Request ->
In the entries that follow, count each line containing "body" and state the total, nothing more.

Record set ->
>>>

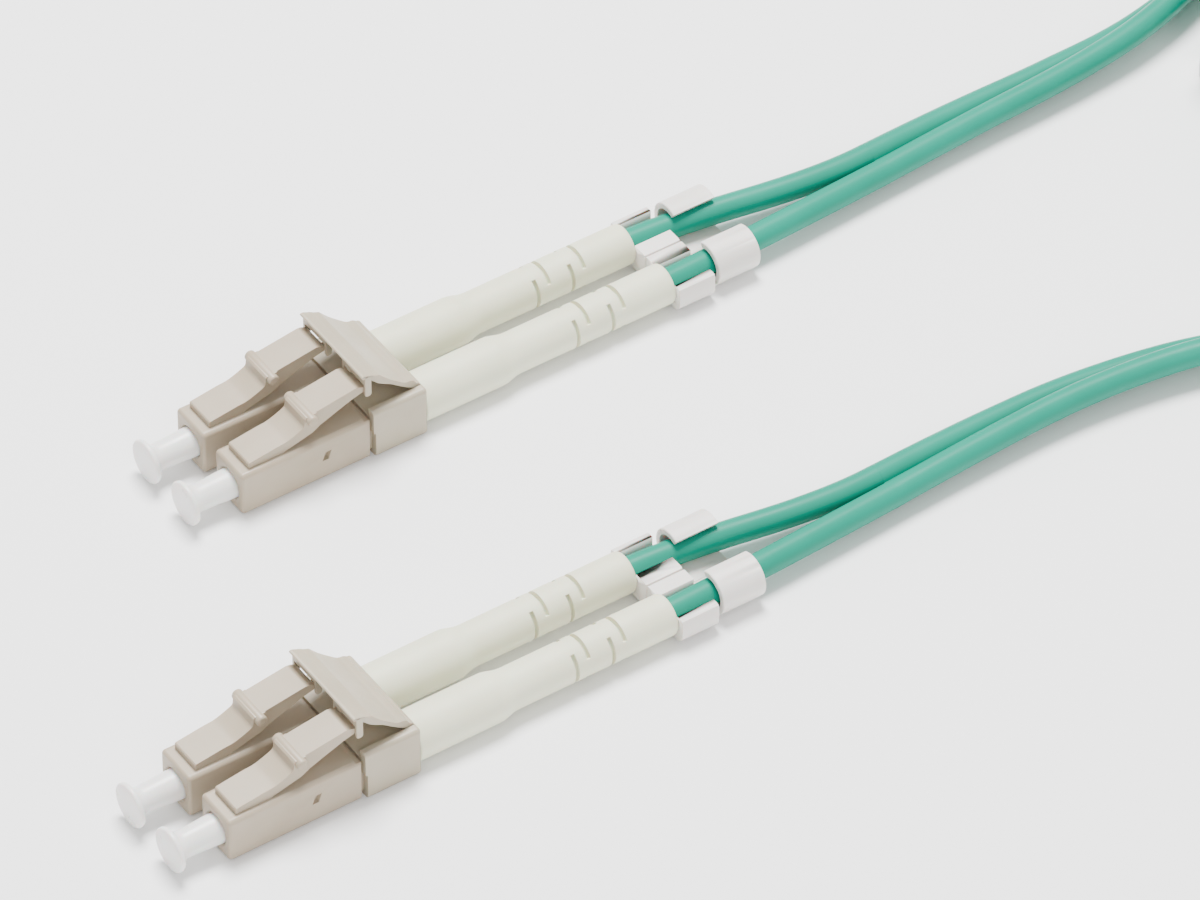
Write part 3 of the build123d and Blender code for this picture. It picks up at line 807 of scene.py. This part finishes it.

<<<
>>>

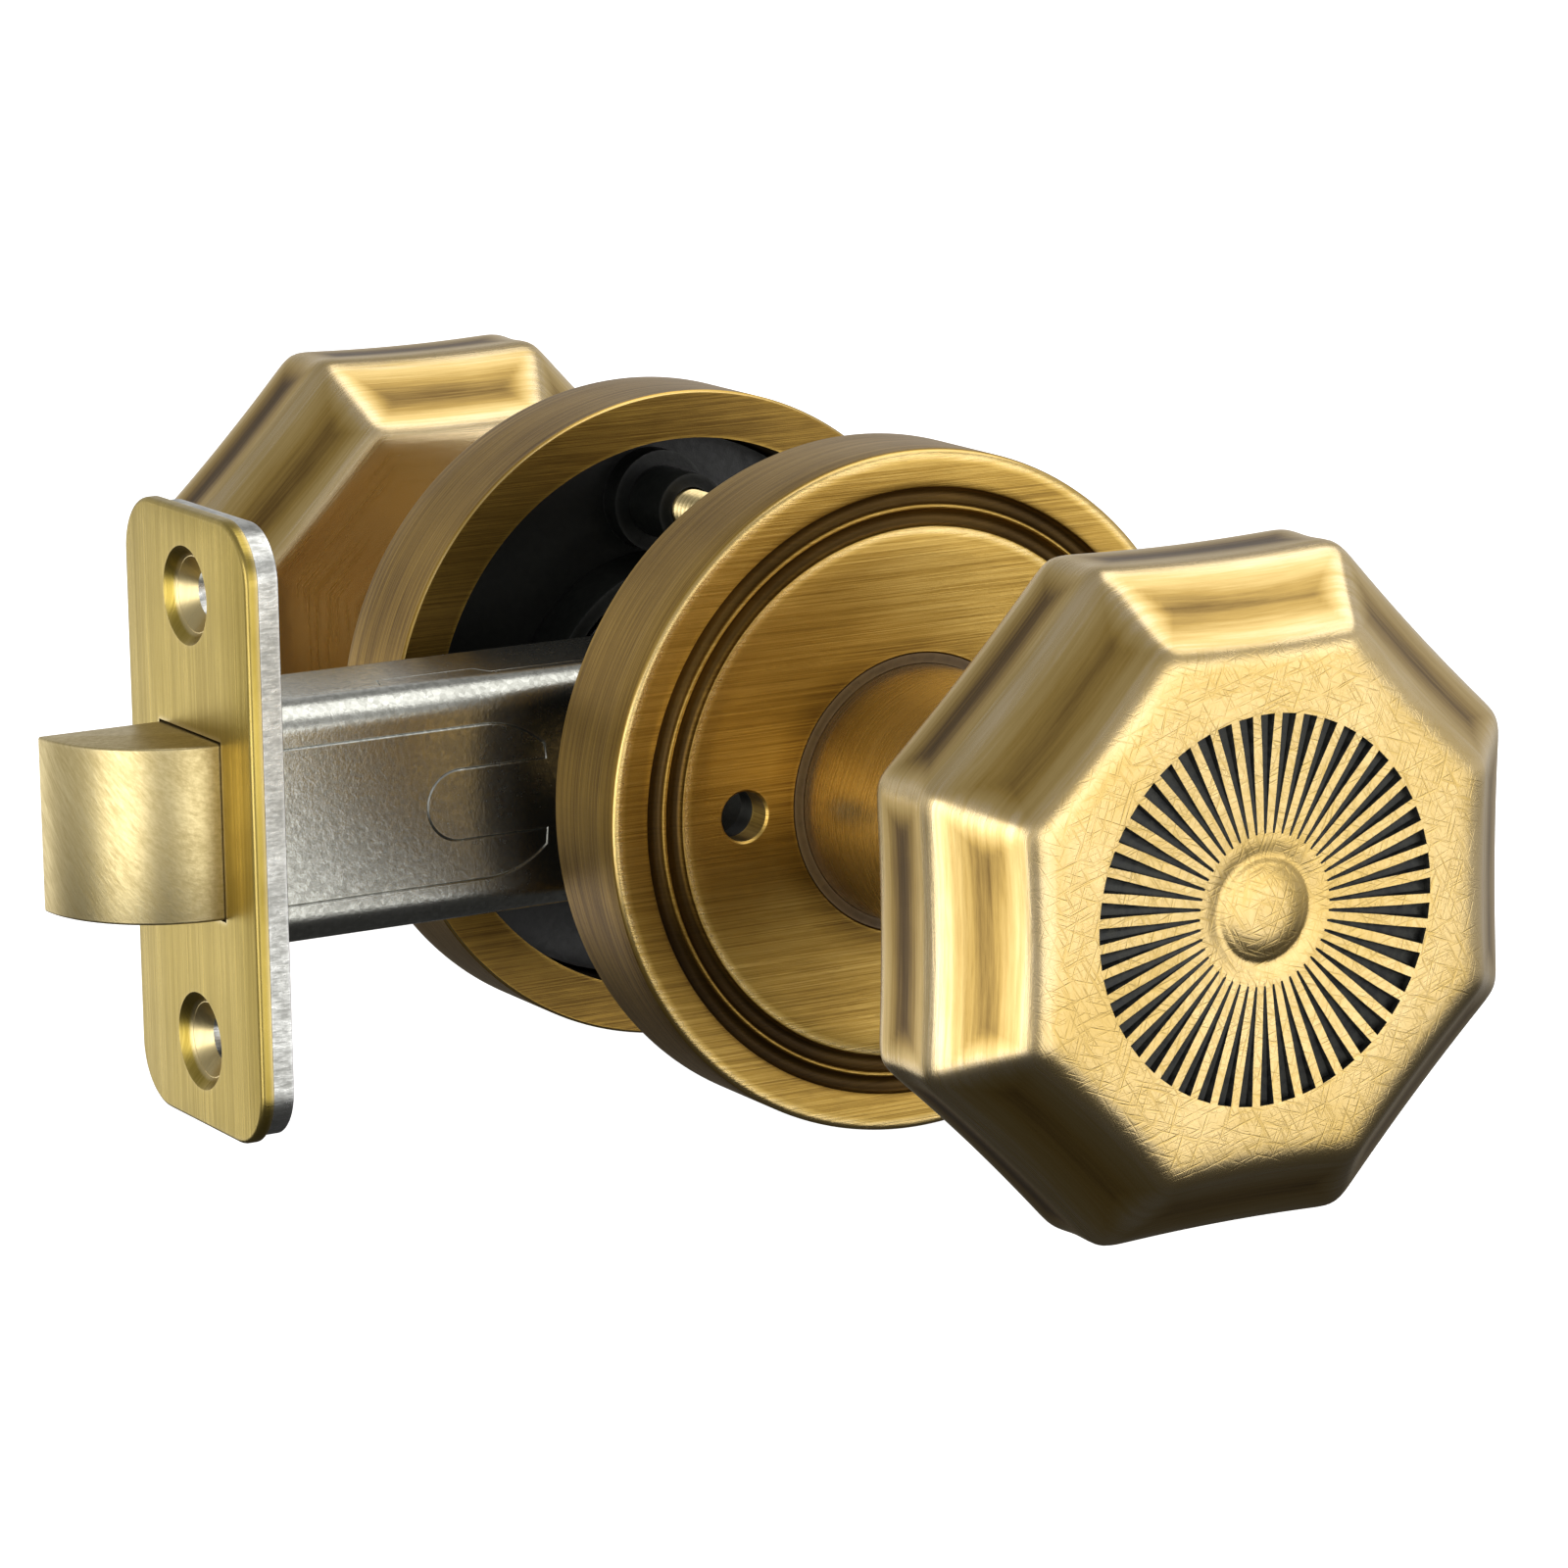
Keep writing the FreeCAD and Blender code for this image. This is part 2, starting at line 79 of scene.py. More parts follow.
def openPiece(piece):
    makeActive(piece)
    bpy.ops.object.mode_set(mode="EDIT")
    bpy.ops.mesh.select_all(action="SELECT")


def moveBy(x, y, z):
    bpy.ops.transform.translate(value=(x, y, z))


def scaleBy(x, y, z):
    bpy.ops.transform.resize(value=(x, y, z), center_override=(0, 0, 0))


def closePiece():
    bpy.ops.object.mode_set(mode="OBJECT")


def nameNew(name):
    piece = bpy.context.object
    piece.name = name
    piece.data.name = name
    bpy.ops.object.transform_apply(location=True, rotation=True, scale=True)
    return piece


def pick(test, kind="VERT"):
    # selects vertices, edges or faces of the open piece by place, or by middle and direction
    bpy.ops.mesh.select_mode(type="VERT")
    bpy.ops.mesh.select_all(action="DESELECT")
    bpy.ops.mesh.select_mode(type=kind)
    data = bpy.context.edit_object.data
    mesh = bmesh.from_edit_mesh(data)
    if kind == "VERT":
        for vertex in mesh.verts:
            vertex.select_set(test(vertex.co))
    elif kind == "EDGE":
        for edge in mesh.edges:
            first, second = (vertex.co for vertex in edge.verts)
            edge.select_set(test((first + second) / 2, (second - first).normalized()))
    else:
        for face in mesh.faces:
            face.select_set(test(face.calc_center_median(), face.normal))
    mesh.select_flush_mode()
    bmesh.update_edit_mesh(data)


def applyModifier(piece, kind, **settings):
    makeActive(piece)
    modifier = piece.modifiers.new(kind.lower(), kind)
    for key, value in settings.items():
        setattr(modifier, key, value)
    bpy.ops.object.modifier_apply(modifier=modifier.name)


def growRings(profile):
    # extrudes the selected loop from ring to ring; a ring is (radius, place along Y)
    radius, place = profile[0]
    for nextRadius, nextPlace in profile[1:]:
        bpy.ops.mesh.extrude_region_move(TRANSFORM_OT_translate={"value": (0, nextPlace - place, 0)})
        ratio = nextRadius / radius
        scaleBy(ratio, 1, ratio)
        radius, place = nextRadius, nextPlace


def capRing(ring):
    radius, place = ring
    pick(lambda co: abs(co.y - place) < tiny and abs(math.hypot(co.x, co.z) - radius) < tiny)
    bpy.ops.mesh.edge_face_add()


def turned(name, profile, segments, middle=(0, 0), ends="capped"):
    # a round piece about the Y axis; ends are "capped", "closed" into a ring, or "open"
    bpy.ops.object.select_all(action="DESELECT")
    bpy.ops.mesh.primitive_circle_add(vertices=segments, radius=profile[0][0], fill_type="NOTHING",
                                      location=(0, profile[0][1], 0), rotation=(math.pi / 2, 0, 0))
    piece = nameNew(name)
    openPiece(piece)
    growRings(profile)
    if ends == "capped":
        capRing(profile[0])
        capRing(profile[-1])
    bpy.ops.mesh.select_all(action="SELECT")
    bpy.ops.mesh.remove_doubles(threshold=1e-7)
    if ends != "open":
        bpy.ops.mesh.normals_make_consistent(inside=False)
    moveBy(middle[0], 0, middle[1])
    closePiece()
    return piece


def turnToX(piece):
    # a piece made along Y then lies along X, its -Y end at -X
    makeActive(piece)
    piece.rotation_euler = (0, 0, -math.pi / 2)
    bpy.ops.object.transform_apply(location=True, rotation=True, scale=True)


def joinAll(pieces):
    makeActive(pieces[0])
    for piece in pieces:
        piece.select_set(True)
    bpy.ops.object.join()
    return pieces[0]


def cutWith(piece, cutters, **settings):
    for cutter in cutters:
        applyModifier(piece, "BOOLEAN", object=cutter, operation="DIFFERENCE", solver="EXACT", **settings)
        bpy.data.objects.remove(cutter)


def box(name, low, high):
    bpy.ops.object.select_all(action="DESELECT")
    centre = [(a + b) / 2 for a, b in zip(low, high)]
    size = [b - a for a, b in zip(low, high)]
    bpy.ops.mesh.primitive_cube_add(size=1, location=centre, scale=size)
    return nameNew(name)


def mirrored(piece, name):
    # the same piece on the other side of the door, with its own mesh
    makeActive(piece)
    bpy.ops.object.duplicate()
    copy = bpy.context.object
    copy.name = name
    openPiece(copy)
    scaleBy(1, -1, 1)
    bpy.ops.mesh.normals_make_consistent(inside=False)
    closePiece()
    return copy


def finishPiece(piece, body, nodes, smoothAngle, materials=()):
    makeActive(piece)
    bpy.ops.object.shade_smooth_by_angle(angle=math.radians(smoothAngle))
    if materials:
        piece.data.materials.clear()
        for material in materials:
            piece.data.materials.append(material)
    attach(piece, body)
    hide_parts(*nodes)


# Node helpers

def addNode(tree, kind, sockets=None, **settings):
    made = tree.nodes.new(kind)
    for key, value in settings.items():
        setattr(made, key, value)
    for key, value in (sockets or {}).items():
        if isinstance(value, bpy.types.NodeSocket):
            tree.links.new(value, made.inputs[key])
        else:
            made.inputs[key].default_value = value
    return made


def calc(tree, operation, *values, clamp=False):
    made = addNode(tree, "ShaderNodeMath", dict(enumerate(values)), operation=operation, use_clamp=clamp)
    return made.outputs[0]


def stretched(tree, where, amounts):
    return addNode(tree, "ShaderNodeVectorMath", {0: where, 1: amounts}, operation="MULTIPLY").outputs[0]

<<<

Output ->
2